What worked well and what we would recommend

  • There were a number of challenges in coordinating such a huge piece of work, and we quickly realised that this work could not rely on goodwill and needs to be continuously driven. Our recommendations for others would be to ensure there is a full-time strategic lead and a small team of people dedicating to promoting and tracking the progress of the agenda. Moreover, senior leadership buy-in across the partnership is essential, along with the support of elected members. Regular updates on progress, data, and continuous promotion of research and case studies, helped to keep the agenda in people’s minds.
  • Initial training around parental conflict helped to kickstart the awareness raising professionals needed to understand the importance of the agenda.
  • It is crucial to ensure that there is a strategic partnership specifically dedicated to this agenda that is directly linked to the other connected agendas – specifically children’s mental health, parenting programmes, adult mental health and domestic abuse. Having a strategic partnership group also helped to recruit a skilled and willing relationship champion training team, which included health visitors, social workers, domestic abuse workers, housing officers, adult mental health workers and children’s substance misuse workers.

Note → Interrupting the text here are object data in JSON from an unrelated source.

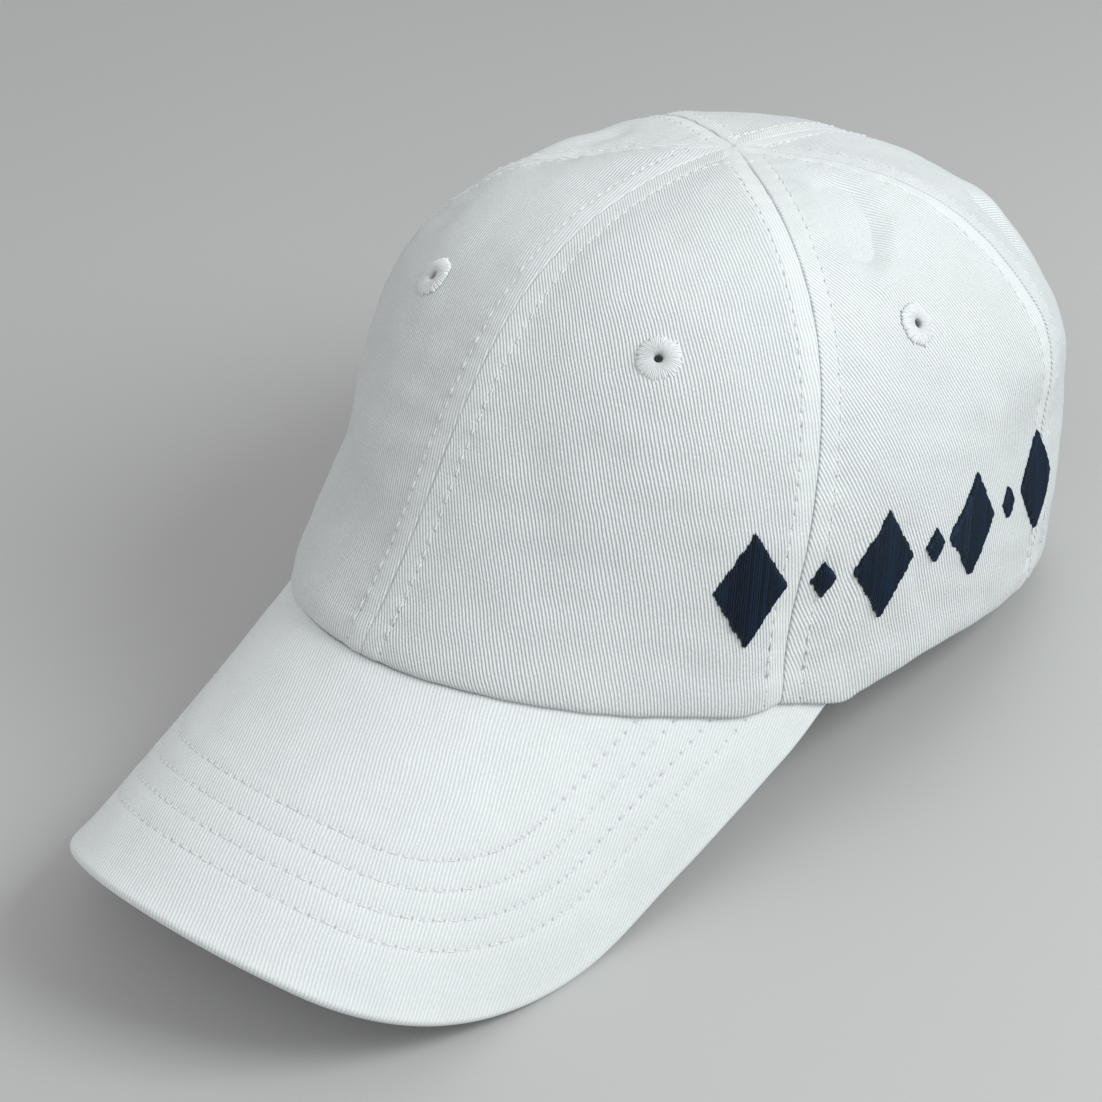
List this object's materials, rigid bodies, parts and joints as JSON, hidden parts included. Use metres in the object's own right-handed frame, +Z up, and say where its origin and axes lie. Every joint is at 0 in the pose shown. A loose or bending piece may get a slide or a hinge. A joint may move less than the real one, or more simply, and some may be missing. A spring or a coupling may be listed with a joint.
{
  "type": "baseball cap",
  "caption": "Soft cloth cap with a panelled crown, stitched curved peak, embroidered eyelets and a raised lozenge row on one side.",
  "frame": {"origin": "on the surface that the cap lies on, under the middle of its box", "axes": "+Z up, the peak towards -Y, the wearer's left towards +X"},
  "size_m": [0.1584, 0.2866, 0.1271],
  "materials": {
    "crown_cloth": "white cotton twill, matt, softly creased",
    "peak_cloth": "white cotton twill over a stiff sheet, with rows of stitching",
    "eyelet_thread": "white embroidery thread, slight sheen",
    "motif_thread": "navy satin stitch, silky sheen"
  },
  "bodies": {
    "root": {"panel_front_left": "crown_cloth", "eyelet_front_left": "eyelet_thread", "panel_side_left": "crown_cloth", "eyelet_side_left": "eyelet_thread", "panel_back_left": "crown_cloth", "eyelet_back_left": "eyelet_thread", "panel_front_right": "crown_cloth", "eyelet_front_right": "eyelet_thread", "panel_side_right": "crown_cloth", "eyelet_side_right": "eyelet_thread", "panel_back_right": "crown_cloth", "eyelet_back_right": "eyelet_thread", "peak": "peak_cloth", "motif_lozenge_1": "motif_thread", "motif_bead_2": "motif_thread", "motif_lozenge_3": "motif_thread", "motif_bead_4": "motif_thread", "motif_lozenge_5": "motif_thread", "motif_bead_6": "motif_thread", "motif_lozenge_7": "motif_thread"}
  },
  "joints": []
}
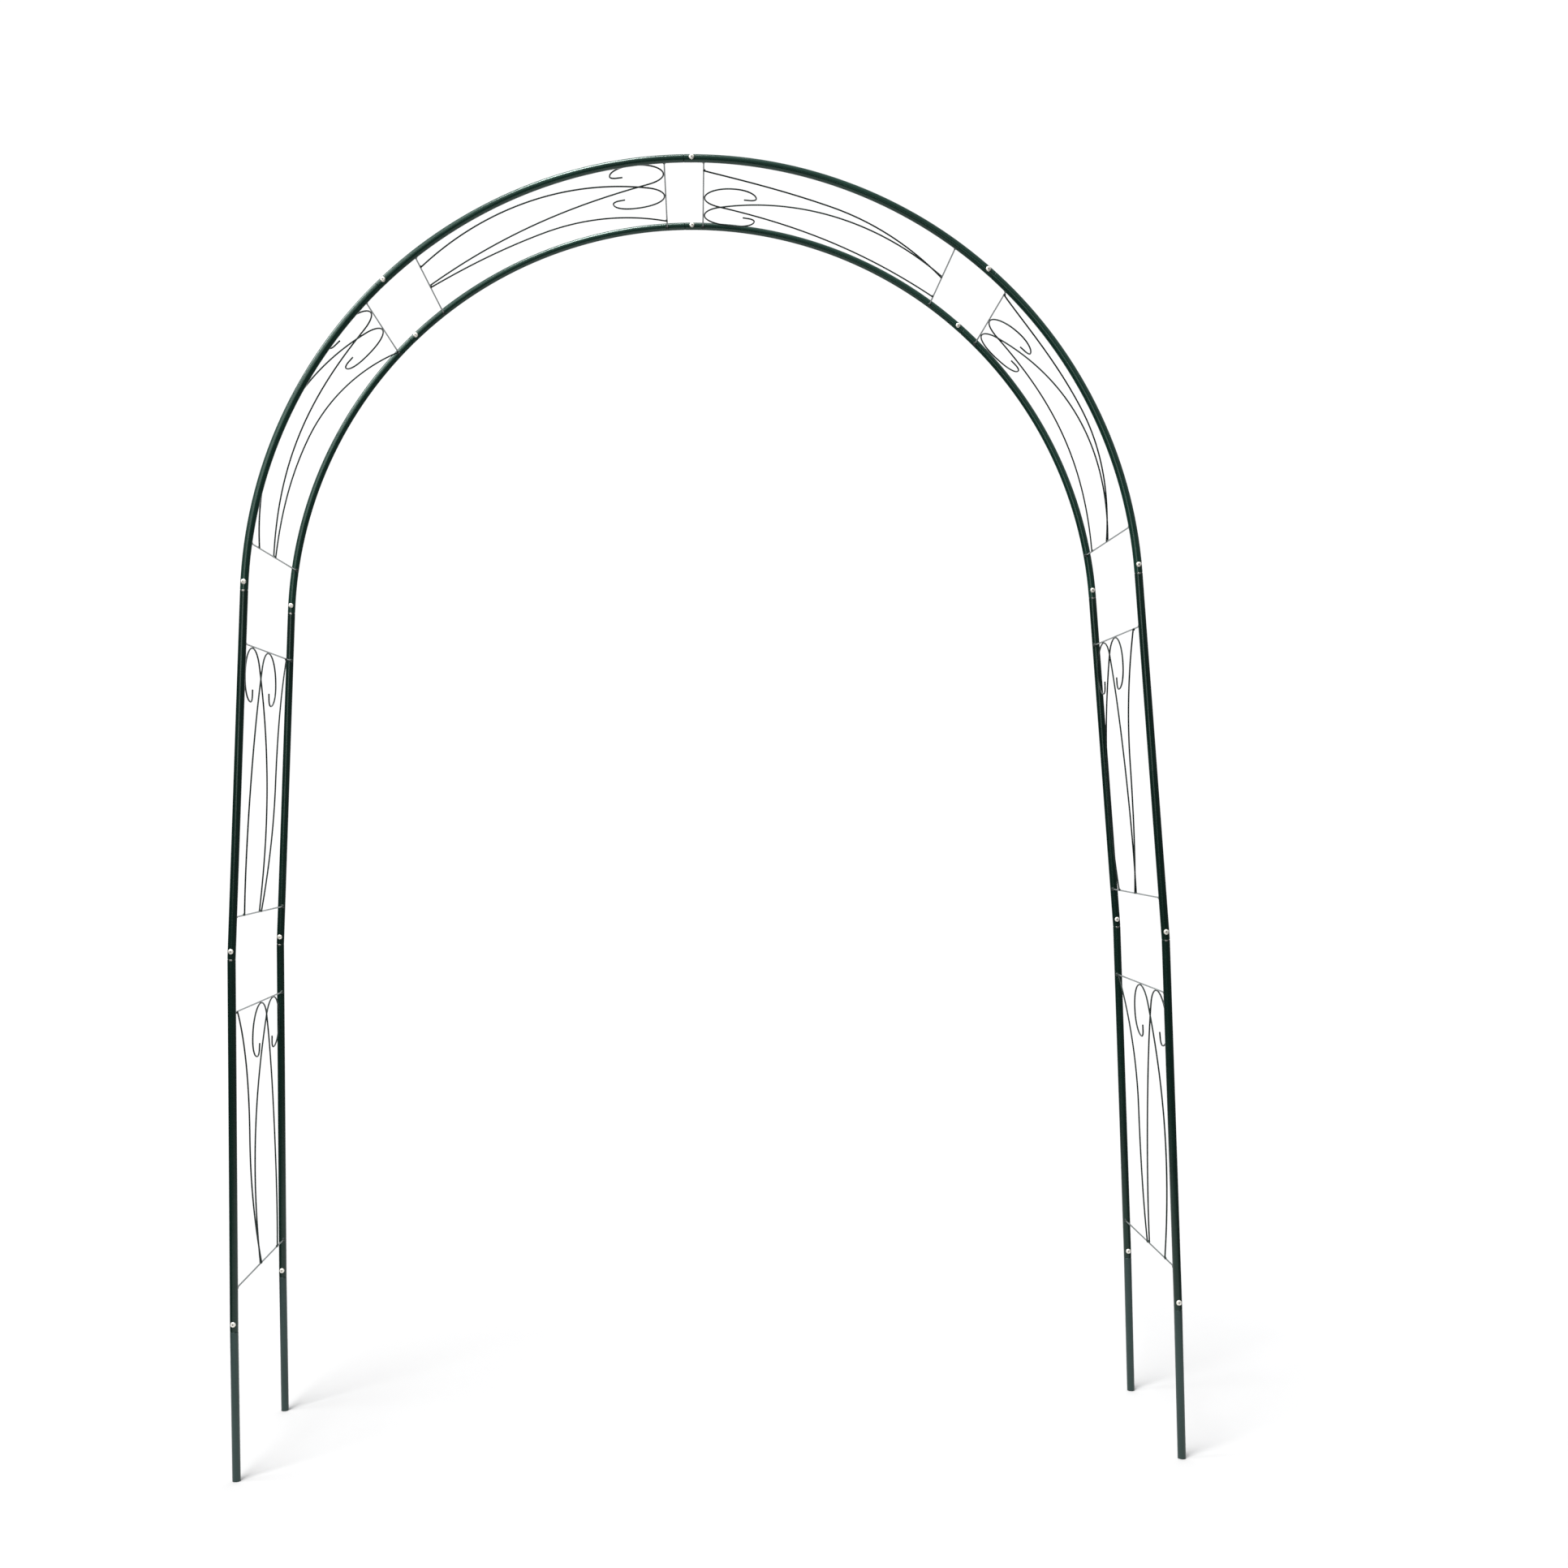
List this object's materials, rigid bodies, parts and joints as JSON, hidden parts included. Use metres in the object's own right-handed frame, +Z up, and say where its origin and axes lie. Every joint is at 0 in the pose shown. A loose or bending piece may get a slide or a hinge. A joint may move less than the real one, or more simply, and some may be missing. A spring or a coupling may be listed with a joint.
{
  "type": "garden rose arch",
  "caption": "Round-topped steel tube garden arch with ladder sides of crossed scroll wires, on plain ground stakes, for climbing plants.",
  "frame": {"origin": "on the ground, midway between the four stakes", "axes": "+Z up, +X to the right across the walkway, +Y through the arch away from the bolt heads"},
  "size_m": [1.7318, 0.3998, 2.4029],
  "materials": {
    "tube_paint": "dark green powder coat, satin",
    "wire_paint": "dark green powder coat over thin wire, satin",
    "stake_paint": "dark green powder coat, slightly duller",
    "zinc": "bright zinc plating"
  },
  "bodies": {
    "root": {"left_front_stake": "stake_paint", "left_back_stake": "stake_paint", "right_front_stake": "stake_paint", "right_back_stake": "stake_paint", "left_lower_leg_front_tube": "tube_paint", "left_lower_leg_back_tube": "tube_paint", "left_lower_leg_rungs": "wire_paint", "left_lower_leg_bow_wire": "wire_paint", "left_lower_leg_inner_scroll": "wire_paint", "left_lower_leg_outer_scroll": "wire_paint", "left_upper_leg_front_tube": "tube_paint", "left_upper_leg_back_tube": "tube_paint", "left_upper_leg_rungs": "wire_paint", "left_upper_leg_bow_wire": "wire_paint", "left_upper_leg_inner_scroll": "wire_paint", "left_upper_leg_outer_scroll": "wire_paint", "left_lower_arch_front_tube": "tube_paint", "left_lower_arch_back_tube": "tube_paint", "left_lower_arch_rungs": "wire_paint", "left_lower_arch_bow_wire": "wire_paint", "left_lower_arch_inner_scroll": "wire_paint", "left_lower_arch_outer_scroll": "wire_paint", "left_upper_arch_front_tube": "tube_paint", "left_upper_arch_back_tube": "tube_paint", "left_upper_arch_rungs": "wire_paint", "left_upper_arch_bow_wire": "wire_paint", "left_upper_arch_inner_scroll": "wire_paint", "left_upper_arch_outer_scroll": "wire_paint", "right_lower_leg_front_tube": "tube_paint", "right_lower_leg_back_tube": "tube_paint", "right_lower_leg_rungs": "wire_paint", "right_lower_leg_bow_wire": "wire_paint", "right_lower_leg_inner_scroll": "wire_paint", "right_lower_leg_outer_scroll": "wire_paint", "right_upper_leg_front_tube": "tube_paint", "right_upper_leg_back_tube": "tube_paint", "right_upper_leg_rungs": "wire_paint", "right_upper_leg_bow_wire": "wire_paint", "right_upper_leg_inner_scroll": "wire_paint", "right_upper_leg_outer_scroll": "wire_paint", "right_lower_arch_front_tube": "tube_paint", "right_lower_arch_back_tube": "tube_paint", "right_lower_arch_rungs": "wire_paint", "right_lower_arch_bow_wire": "wire_paint", "right_lower_arch_inner_scroll": "wire_paint", "right_lower_arch_outer_scroll": "wire_paint", "right_upper_arch_front_tube": "tube_paint", "right_upper_arch_back_tube": "tube_paint", "right_upper_arch_rungs": "wire_paint", "right_upper_arch_bow_wire": "wire_paint", "right_upper_arch_inner_scroll": "wire_paint", "right_upper_arch_outer_scroll": "wire_paint", "joint_bolts": "zinc", "joint_nuts": "zinc"}
  },
  "joints": []
}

These professionals committed to training people in their own teams as well as others across the partnership through regular training sessions which we organised through the safeguarding partnership.

The future

Although the progress made and the evaluation of the impact on families has been hindered by the pandemic, in the future we aim to provide further support to this emerging agenda and evaluate its impact:

  • In 2018, when the strategy was being written, we asked partners to write their own action plans around the RPC agenda, and we included them in a borough-wide relationship strategy. We aim to return to it in the future to evaluate the progress made and discuss the next steps. We also want to see how the pandemic has shaped service provision and support for couples across the partnership.
  • Due to the pandemic, the relationships team adapted the training to deliver virtual sessions, and soon realised that virtual training is very effective to increase awareness and upskill the workforce. We aim to review what we learned from this experience and to shape future training using the relationship practitioner toolkit.
  • Before the pandemic we set up a peer review system so that agencies across the partnership could ask for support from another partner agency to look at their own progress in relation to their RPC work. In the future we want to return to this peer review system to sustain cross-agency support and promote collaboration.
  • Since the beginning of our work we have collected data on parental relationships by making changes to the parenting programmes referral forms, the early help assessment, and the supervision forms for relationship enquiries. This data can help to understand better the level of need of the families living in Rochdale. We aim to analyse further this data to inform our future strategies.
  • We aim to start training for GPs, a previous plan which was put on hold because of Covid. The aim of the training, which will be delivered by trained relationship champions, is to offer immediate support to people who express worries about their relationship when visiting their GP.
  • We will offer training to student relationship champions and we will develop a student relationship toolkit to promote peer-to-peer support to students in response to Covid-19 and the lockdown.